(Exercise description) Reproduce the complete listing without any deviation.

(Stored data)
§

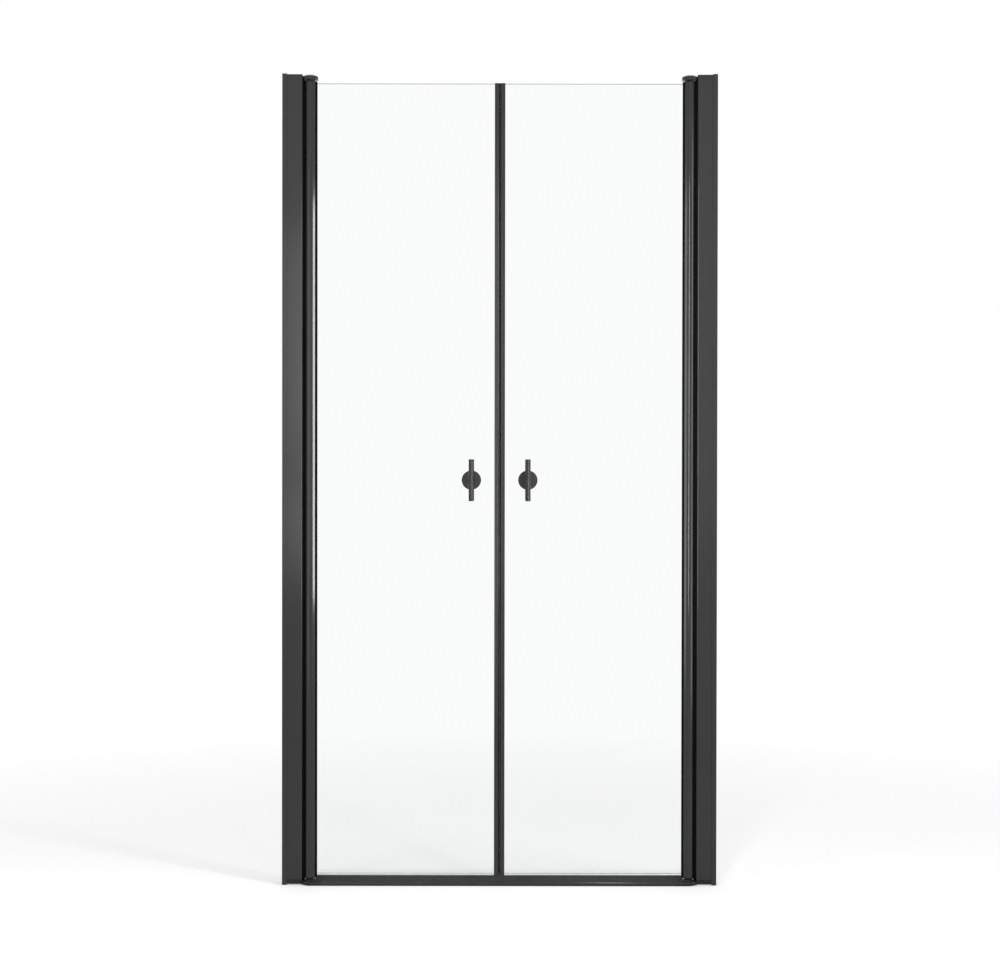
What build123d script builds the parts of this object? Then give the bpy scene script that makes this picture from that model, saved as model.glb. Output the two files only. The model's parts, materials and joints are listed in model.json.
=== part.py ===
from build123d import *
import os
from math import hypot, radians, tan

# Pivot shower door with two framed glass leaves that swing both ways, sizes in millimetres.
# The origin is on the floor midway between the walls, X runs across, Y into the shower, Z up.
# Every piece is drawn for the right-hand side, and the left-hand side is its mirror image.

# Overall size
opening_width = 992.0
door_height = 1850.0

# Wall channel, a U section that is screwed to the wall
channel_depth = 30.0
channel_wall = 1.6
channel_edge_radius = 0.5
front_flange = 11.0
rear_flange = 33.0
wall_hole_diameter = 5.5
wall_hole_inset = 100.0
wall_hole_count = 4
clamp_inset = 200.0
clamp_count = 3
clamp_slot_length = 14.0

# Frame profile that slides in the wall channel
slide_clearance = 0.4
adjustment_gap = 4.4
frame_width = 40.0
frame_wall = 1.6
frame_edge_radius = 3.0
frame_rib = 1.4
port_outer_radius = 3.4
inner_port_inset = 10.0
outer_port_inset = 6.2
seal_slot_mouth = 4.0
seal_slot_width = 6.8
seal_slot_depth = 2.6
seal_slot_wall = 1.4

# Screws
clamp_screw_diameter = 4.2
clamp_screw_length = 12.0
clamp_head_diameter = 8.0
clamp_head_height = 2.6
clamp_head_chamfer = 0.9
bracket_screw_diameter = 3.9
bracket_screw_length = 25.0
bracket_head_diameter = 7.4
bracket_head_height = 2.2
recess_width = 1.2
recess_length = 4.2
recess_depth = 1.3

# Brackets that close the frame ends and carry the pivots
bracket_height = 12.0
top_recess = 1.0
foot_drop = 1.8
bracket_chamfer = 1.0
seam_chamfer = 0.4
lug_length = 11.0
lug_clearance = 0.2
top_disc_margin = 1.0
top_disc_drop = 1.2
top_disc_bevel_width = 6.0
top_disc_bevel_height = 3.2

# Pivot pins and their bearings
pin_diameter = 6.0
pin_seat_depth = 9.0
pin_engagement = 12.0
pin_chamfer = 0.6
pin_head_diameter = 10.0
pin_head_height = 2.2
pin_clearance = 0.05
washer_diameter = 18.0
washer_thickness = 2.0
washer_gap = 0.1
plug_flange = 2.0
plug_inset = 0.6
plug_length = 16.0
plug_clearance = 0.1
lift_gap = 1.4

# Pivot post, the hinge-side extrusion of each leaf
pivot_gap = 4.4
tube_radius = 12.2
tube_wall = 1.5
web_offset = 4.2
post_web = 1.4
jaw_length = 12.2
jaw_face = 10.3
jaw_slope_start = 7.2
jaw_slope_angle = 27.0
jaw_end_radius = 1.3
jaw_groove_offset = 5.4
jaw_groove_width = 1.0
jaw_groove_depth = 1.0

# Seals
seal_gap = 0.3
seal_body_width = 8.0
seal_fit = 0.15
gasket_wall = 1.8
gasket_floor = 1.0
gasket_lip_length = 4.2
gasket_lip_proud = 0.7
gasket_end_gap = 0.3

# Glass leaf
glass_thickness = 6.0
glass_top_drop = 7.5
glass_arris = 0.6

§

(Exercise answer)
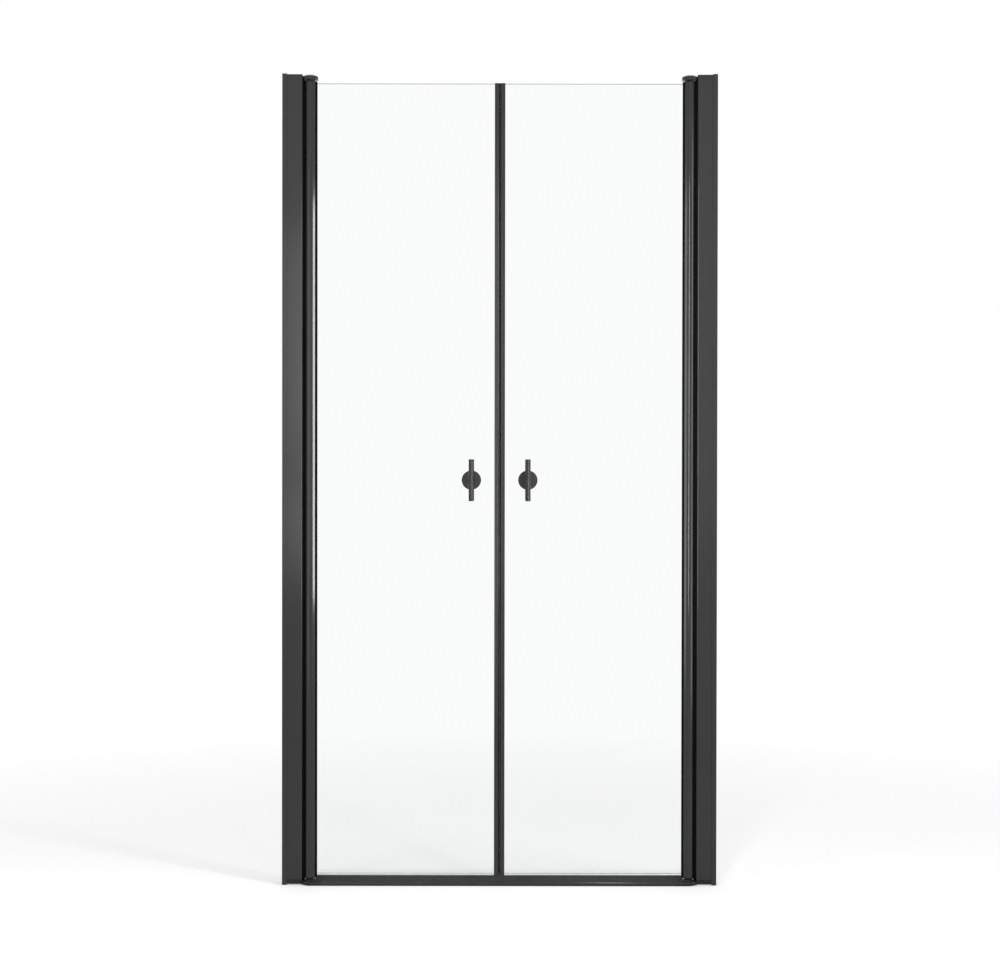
What build123d script builds the parts of this object? Then give the bpy scene script that makes this picture from that model, saved as model.glb. Output the two files only. The model's parts, materials and joints are listed in model.json.
=== part.py ===
from build123d import *
import os
from math import hypot, radians, tan

# Pivot shower door with two framed glass leaves that swing both ways, sizes in millimetres.
# The origin is on the floor midway between the walls, X runs across, Y into the shower, Z up.
# Every piece is drawn for the right-hand side, and the left-hand side is its mirror image.

# Overall size
opening_width = 992.0
door_height = 1850.0

# Wall channel, a U section that is screwed to the wall
channel_depth = 30.0
channel_wall = 1.6
channel_edge_radius = 0.5
front_flange = 11.0
rear_flange = 33.0
wall_hole_diameter = 5.5
wall_hole_inset = 100.0
wall_hole_count = 4
clamp_inset = 200.0
clamp_count = 3
clamp_slot_length = 14.0

# Frame profile that slides in the wall channel
slide_clearance = 0.4
adjustment_gap = 4.4
frame_width = 40.0
frame_wall = 1.6
frame_edge_radius = 3.0
frame_rib = 1.4
port_outer_radius = 3.4
inner_port_inset = 10.0
outer_port_inset = 6.2
seal_slot_mouth = 4.0
seal_slot_width = 6.8
seal_slot_depth = 2.6
seal_slot_wall = 1.4

# Screws
clamp_screw_diameter = 4.2
clamp_screw_length = 12.0
clamp_head_diameter = 8.0
clamp_head_height = 2.6
clamp_head_chamfer = 0.9
bracket_screw_diameter = 3.9
bracket_screw_length = 25.0
bracket_head_diameter = 7.4
bracket_head_height = 2.2
recess_width = 1.2
recess_length = 4.2
recess_depth = 1.3

# Brackets that close the frame ends and carry the pivots
bracket_height = 12.0
top_recess = 1.0
foot_drop = 1.8
bracket_chamfer = 1.0
seam_chamfer = 0.4
lug_length = 11.0
lug_clearance = 0.2
top_disc_margin = 1.0
top_disc_drop = 1.2
top_disc_bevel_width = 6.0
top_disc_bevel_height = 3.2

# Pivot pins and their bearings
pin_diameter = 6.0
pin_seat_depth = 9.0
pin_engagement = 12.0
pin_chamfer = 0.6
pin_head_diameter = 10.0
pin_head_height = 2.2
pin_clearance = 0.05
washer_diameter = 18.0
washer_thickness = 2.0
washer_gap = 0.1
plug_flange = 2.0
plug_inset = 0.6
plug_length = 16.0
plug_clearance = 0.1
lift_gap = 1.4

# Pivot post, the hinge-side extrusion of each leaf
pivot_gap = 4.4
tube_radius = 12.2
tube_wall = 1.5
web_offset = 4.2
post_web = 1.4
jaw_length = 12.2
jaw_face = 10.3
jaw_slope_start = 7.2
jaw_slope_angle = 27.0
jaw_end_radius = 1.3
jaw_groove_offset = 5.4
jaw_groove_width = 1.0
jaw_groove_depth = 1.0

# Seals
seal_gap = 0.3
seal_body_width = 8.0
seal_fit = 0.15
gasket_wall = 1.8
gasket_floor = 1.0
gasket_lip_length = 4.2
gasket_lip_proud = 0.7
gasket_end_gap = 0.3

# Glass leaf
glass_thickness = 6.0
glass_top_drop = 7.5
glass_arris = 0.6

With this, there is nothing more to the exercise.